● **GIVEN MATERIAL**
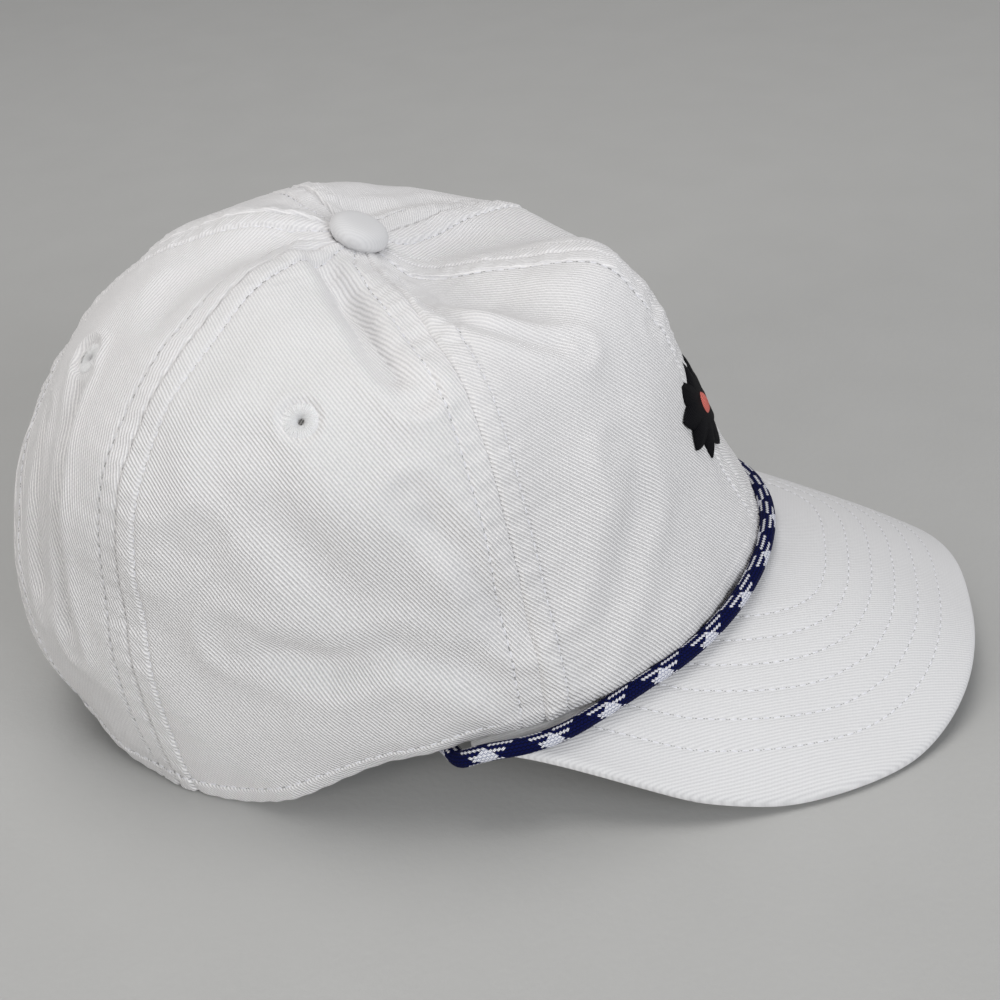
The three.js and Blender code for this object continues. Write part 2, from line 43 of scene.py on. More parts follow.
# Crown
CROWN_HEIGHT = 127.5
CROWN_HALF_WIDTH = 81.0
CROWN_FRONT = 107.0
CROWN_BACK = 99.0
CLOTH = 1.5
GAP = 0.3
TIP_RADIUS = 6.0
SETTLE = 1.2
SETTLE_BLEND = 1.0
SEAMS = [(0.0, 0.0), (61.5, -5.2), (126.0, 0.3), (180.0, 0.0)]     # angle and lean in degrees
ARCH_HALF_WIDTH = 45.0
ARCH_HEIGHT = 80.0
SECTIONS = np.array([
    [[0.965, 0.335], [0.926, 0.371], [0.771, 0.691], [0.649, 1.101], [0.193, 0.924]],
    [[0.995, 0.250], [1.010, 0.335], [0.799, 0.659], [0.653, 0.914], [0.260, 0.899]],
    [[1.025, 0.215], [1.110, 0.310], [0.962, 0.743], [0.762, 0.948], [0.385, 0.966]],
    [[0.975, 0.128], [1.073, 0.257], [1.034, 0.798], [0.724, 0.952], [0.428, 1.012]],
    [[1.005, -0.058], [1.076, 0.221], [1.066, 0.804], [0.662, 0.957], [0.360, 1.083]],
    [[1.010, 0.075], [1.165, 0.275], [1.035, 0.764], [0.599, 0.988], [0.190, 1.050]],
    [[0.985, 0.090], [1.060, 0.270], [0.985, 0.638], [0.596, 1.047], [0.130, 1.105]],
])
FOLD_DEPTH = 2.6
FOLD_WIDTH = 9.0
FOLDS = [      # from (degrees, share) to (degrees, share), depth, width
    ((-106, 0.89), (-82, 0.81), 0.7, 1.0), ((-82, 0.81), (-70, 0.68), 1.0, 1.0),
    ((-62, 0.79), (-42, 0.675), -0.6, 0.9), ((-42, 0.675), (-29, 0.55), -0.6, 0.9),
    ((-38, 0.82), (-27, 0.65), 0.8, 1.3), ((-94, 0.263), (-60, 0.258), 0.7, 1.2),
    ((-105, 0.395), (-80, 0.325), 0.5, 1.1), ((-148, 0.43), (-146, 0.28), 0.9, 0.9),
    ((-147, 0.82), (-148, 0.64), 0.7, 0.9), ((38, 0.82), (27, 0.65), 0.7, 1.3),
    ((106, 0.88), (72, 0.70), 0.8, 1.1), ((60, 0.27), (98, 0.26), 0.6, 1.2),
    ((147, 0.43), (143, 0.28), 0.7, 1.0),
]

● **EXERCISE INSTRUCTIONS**
Return the listing above word for word.

● **EXPECTED ANSWER**
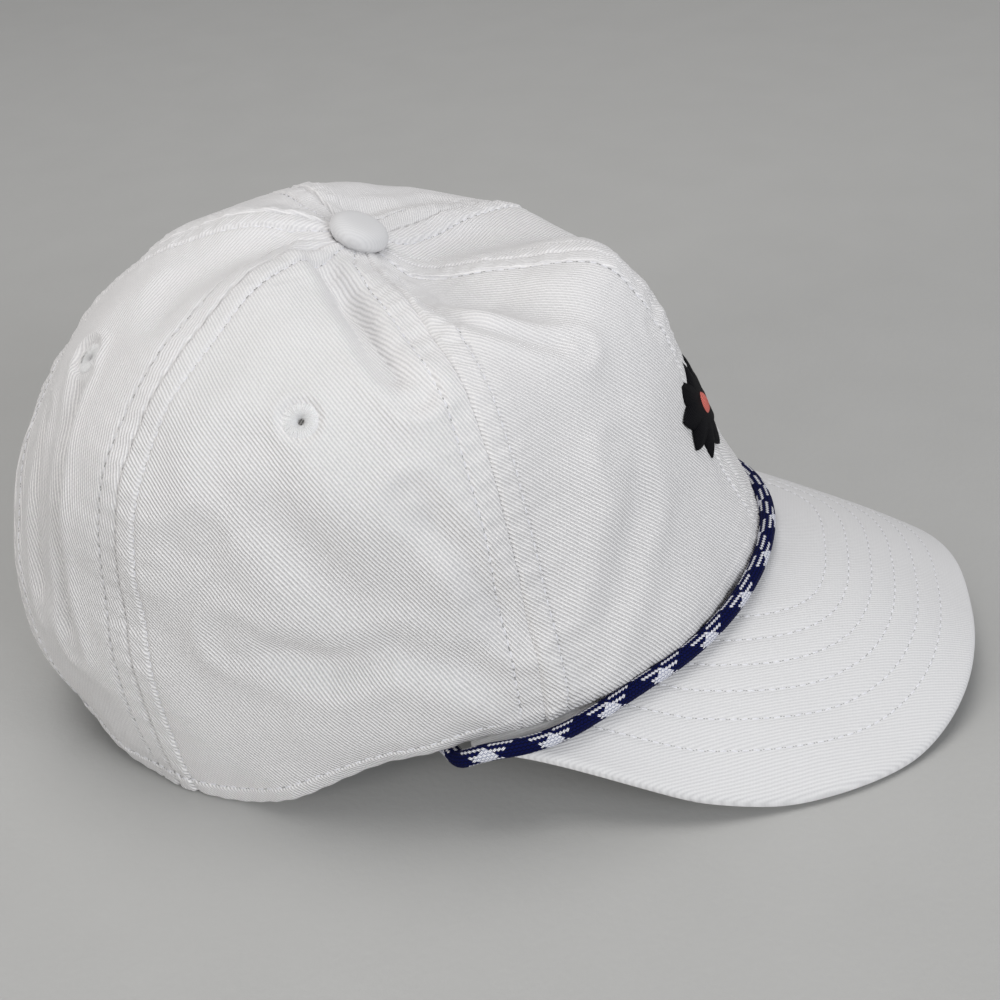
The three.js and Blender code for this object continues. Write part 2, from line 43 of scene.py on. More parts follow.
# Crown
CROWN_HEIGHT = 127.5
CROWN_HALF_WIDTH = 81.0
CROWN_FRONT = 107.0
CROWN_BACK = 99.0
CLOTH = 1.5
GAP = 0.3
TIP_RADIUS = 6.0
SETTLE = 1.2
SETTLE_BLEND = 1.0
SEAMS = [(0.0, 0.0), (61.5, -5.2), (126.0, 0.3), (180.0, 0.0)]     # angle and lean in degrees
ARCH_HALF_WIDTH = 45.0
ARCH_HEIGHT = 80.0
SECTIONS = np.array([
    [[0.965, 0.335], [0.926, 0.371], [0.771, 0.691], [0.649, 1.101], [0.193, 0.924]],
    [[0.995, 0.250], [1.010, 0.335], [0.799, 0.659], [0.653, 0.914], [0.260, 0.899]],
    [[1.025, 0.215], [1.110, 0.310], [0.962, 0.743], [0.762, 0.948], [0.385, 0.966]],
    [[0.975, 0.128], [1.073, 0.257], [1.034, 0.798], [0.724, 0.952], [0.428, 1.012]],
    [[1.005, -0.058], [1.076, 0.221], [1.066, 0.804], [0.662, 0.957], [0.360, 1.083]],
    [[1.010, 0.075], [1.165, 0.275], [1.035, 0.764], [0.599, 0.988], [0.190, 1.050]],
    [[0.985, 0.090], [1.060, 0.270], [0.985, 0.638], [0.596, 1.047], [0.130, 1.105]],
])
FOLD_DEPTH = 2.6
FOLD_WIDTH = 9.0
FOLDS = [      # from (degrees, share) to (degrees, share), depth, width
    ((-106, 0.89), (-82, 0.81), 0.7, 1.0), ((-82, 0.81), (-70, 0.68), 1.0, 1.0),
    ((-62, 0.79), (-42, 0.675), -0.6, 0.9), ((-42, 0.675), (-29, 0.55), -0.6, 0.9),
    ((-38, 0.82), (-27, 0.65), 0.8, 1.3), ((-94, 0.263), (-60, 0.258), 0.7, 1.2),
    ((-105, 0.395), (-80, 0.325), 0.5, 1.1), ((-148, 0.43), (-146, 0.28), 0.9, 0.9),
    ((-147, 0.82), (-148, 0.64), 0.7, 0.9), ((38, 0.82), (27, 0.65), 0.7, 1.3),
    ((106, 0.88), (72, 0.70), 0.8, 1.1), ((60, 0.27), (98, 0.26), 0.6, 1.2),
    ((147, 0.43), (143, 0.28), 0.7, 1.0),
]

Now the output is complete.